Input rows:
⁂
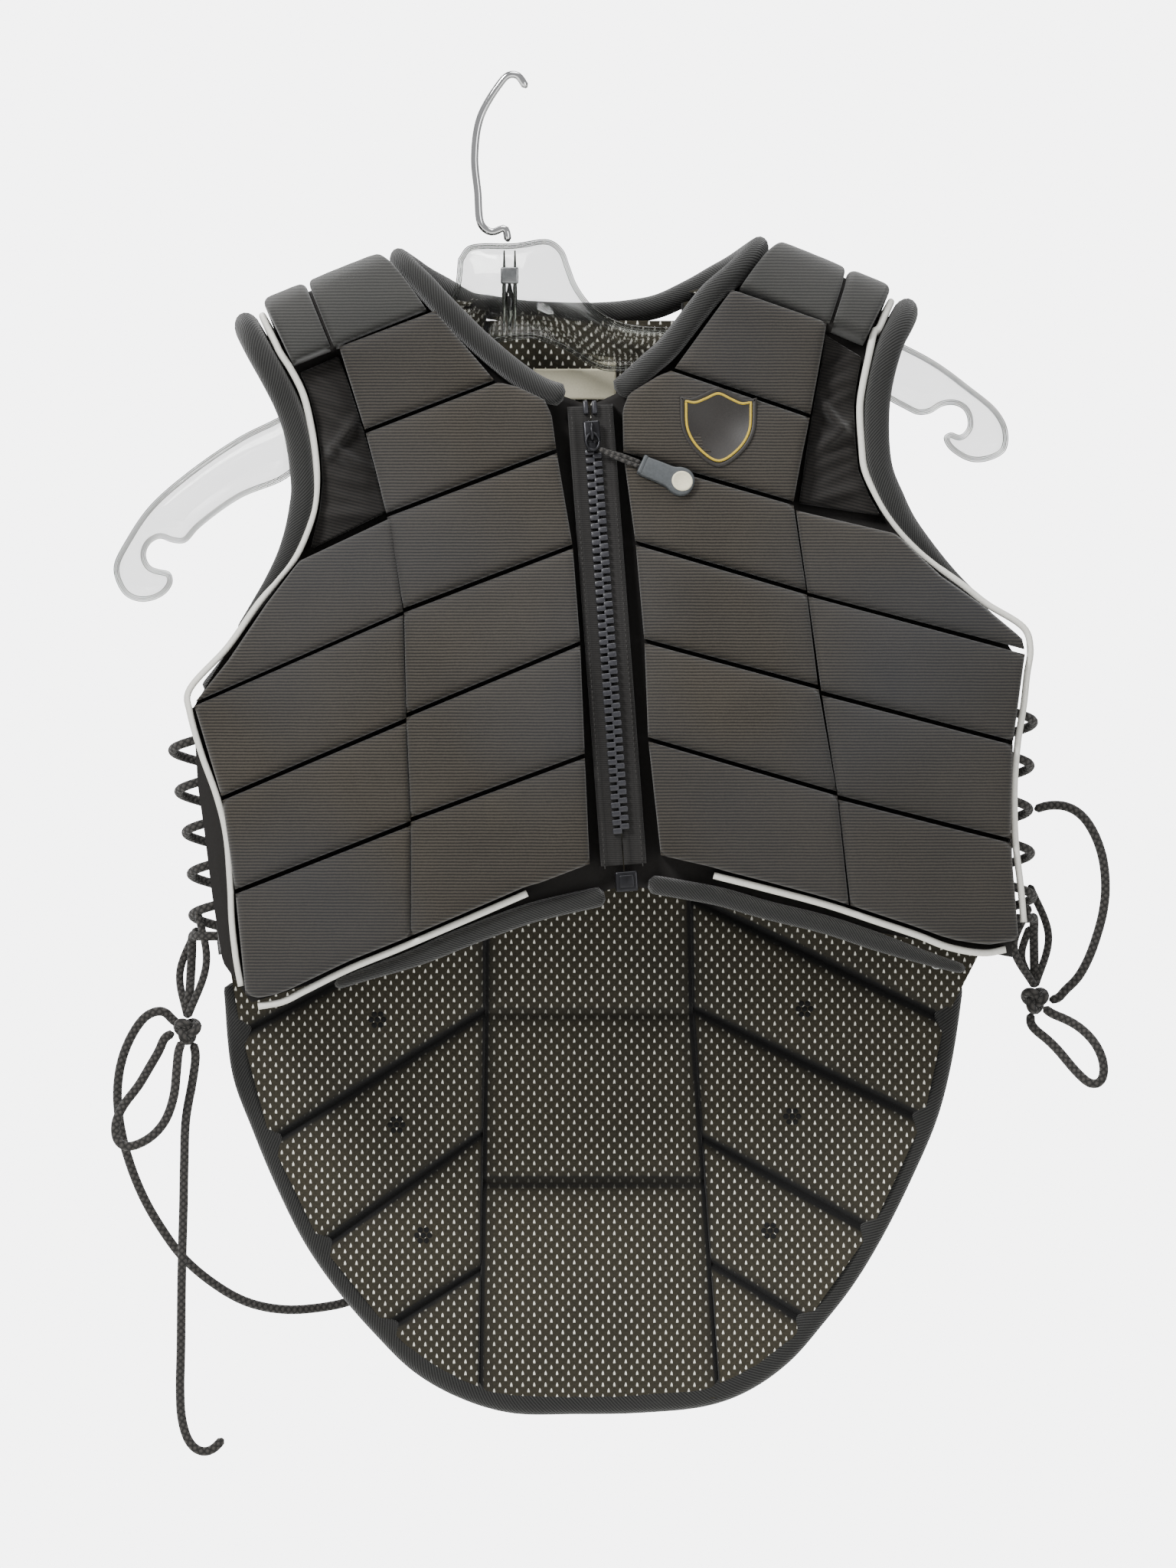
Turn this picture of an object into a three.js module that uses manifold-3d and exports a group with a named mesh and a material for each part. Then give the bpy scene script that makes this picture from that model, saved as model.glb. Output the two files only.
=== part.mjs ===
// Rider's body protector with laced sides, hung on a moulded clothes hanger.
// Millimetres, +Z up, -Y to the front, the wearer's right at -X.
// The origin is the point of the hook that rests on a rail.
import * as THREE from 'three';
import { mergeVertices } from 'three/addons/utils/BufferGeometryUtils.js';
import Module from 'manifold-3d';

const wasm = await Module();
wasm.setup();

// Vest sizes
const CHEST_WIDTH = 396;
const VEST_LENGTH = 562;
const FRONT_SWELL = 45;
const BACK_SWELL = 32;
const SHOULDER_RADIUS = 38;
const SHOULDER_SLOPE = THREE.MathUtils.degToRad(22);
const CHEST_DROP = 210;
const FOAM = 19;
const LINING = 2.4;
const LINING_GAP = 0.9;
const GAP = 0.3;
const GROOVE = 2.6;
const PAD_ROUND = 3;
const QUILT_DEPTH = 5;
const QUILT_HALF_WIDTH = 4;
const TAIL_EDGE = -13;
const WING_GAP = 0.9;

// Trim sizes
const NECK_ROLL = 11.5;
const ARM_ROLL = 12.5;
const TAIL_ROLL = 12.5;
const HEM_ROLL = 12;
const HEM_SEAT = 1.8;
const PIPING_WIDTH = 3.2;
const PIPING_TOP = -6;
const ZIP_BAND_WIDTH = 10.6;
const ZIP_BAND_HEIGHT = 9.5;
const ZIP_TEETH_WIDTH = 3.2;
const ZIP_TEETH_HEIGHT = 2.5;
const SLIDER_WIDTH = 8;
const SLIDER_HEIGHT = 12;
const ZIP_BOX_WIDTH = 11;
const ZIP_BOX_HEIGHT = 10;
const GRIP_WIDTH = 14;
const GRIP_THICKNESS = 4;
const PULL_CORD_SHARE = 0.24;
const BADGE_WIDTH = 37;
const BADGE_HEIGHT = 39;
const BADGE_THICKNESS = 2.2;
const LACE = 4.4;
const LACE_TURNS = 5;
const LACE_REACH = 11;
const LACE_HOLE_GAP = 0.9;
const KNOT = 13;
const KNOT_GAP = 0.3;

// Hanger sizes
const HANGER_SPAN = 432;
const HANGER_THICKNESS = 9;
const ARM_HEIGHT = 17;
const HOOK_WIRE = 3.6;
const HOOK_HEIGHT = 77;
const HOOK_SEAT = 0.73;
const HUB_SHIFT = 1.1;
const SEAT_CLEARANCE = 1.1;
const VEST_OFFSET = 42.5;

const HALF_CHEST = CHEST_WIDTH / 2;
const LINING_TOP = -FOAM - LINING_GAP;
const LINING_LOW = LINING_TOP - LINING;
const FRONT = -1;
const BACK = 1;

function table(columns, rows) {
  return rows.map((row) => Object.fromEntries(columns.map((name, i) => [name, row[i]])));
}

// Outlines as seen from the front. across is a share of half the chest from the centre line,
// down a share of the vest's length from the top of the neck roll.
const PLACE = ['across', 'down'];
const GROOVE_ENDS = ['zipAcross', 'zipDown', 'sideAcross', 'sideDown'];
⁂
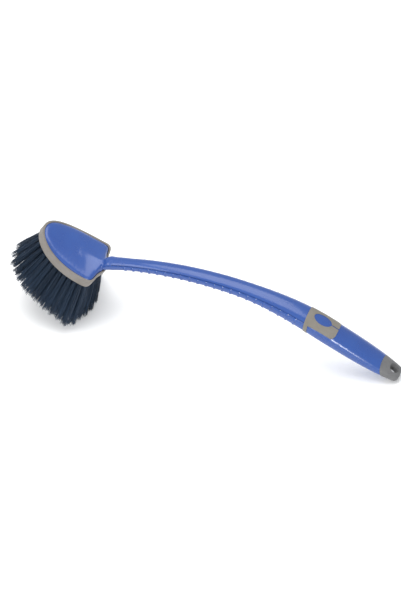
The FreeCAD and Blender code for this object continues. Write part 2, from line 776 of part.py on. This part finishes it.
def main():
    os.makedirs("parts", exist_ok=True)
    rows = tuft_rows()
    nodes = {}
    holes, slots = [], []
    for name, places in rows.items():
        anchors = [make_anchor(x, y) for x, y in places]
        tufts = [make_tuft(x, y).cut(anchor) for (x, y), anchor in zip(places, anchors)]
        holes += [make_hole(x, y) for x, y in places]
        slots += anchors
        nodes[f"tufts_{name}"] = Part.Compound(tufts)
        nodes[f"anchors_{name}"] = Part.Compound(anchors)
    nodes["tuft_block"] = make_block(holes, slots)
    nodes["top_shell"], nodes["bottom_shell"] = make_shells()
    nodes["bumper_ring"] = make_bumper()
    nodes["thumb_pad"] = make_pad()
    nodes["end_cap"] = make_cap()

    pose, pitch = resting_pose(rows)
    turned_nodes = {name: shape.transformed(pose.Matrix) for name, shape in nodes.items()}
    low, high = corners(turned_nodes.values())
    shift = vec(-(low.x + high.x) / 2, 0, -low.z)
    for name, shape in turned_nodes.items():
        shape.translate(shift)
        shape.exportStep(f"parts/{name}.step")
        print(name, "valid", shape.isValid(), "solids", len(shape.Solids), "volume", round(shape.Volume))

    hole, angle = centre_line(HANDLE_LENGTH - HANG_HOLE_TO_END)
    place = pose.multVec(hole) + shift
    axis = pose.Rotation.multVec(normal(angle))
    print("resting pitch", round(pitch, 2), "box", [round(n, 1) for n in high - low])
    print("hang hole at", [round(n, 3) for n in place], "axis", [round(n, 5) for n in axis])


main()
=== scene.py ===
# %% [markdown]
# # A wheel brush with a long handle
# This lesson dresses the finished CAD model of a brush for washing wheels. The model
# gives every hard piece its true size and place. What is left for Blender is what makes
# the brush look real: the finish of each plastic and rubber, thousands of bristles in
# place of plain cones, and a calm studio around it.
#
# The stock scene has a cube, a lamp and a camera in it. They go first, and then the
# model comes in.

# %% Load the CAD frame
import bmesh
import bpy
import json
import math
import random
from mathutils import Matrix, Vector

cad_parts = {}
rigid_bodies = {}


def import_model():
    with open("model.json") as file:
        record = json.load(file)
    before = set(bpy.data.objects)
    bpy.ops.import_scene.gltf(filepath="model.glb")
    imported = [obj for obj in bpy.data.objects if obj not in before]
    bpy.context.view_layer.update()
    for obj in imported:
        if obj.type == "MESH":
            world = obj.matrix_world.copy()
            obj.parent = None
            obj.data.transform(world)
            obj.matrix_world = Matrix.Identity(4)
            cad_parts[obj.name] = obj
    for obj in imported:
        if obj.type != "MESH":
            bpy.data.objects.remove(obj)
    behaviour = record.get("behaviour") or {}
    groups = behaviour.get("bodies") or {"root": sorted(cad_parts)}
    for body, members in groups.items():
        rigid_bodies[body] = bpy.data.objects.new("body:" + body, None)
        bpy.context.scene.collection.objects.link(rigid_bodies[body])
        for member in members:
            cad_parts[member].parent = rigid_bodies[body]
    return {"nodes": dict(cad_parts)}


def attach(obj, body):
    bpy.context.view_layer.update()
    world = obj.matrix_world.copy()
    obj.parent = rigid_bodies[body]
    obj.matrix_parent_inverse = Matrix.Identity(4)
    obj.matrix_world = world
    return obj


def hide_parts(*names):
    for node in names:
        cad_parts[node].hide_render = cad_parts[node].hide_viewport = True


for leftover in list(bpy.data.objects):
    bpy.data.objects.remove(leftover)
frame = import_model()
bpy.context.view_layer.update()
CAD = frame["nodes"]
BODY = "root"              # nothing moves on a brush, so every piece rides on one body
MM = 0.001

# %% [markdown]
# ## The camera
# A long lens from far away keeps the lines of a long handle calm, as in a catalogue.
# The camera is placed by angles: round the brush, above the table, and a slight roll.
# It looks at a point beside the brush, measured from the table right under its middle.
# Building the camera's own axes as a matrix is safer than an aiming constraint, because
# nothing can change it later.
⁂
Instructions for the task: Out of the data above, set down the lines from the one with "hole, angle = centre_line(HANDLE_LENGTH" to the one with "for member in", both included, exactly as written and with no additions.

Solution to this problem:
    hole, angle = centre_line(HANDLE_LENGTH - HANG_HOLE_TO_END)
    place = pose.multVec(hole) + shift
    axis = pose.Rotation.multVec(normal(angle))
    print("resting pitch", round(pitch, 2), "box", [round(n, 1) for n in high - low])
    print("hang hole at", [round(n, 3) for n in place], "axis", [round(n, 5) for n in axis])


main()
=== scene.py ===
# %% [markdown]
# # A wheel brush with a long handle
# This lesson dresses the finished CAD model of a brush for washing wheels. The model
# gives every hard piece its true size and place. What is left for Blender is what makes
# the brush look real: the finish of each plastic and rubber, thousands of bristles in
# place of plain cones, and a calm studio around it.
#
# The stock scene has a cube, a lamp and a camera in it. They go first, and then the
# model comes in.

# %% Load the CAD frame
import bmesh
import bpy
import json
import math
import random
from mathutils import Matrix, Vector

cad_parts = {}
rigid_bodies = {}


def import_model():
    with open("model.json") as file:
        record = json.load(file)
    before = set(bpy.data.objects)
    bpy.ops.import_scene.gltf(filepath="model.glb")
    imported = [obj for obj in bpy.data.objects if obj not in before]
    bpy.context.view_layer.update()
    for obj in imported:
        if obj.type == "MESH":
            world = obj.matrix_world.copy()
            obj.parent = None
            obj.data.transform(world)
            obj.matrix_world = Matrix.Identity(4)
            cad_parts[obj.name] = obj
    for obj in imported:
        if obj.type != "MESH":
            bpy.data.objects.remove(obj)
    behaviour = record.get("behaviour") or {}
    groups = behaviour.get("bodies") or {"root": sorted(cad_parts)}
    for body, members in groups.items():
        rigid_bodies[body] = bpy.data.objects.new("body:" + body, None)
        bpy.context.scene.collection.objects.link(rigid_bodies[body])
        for member in members:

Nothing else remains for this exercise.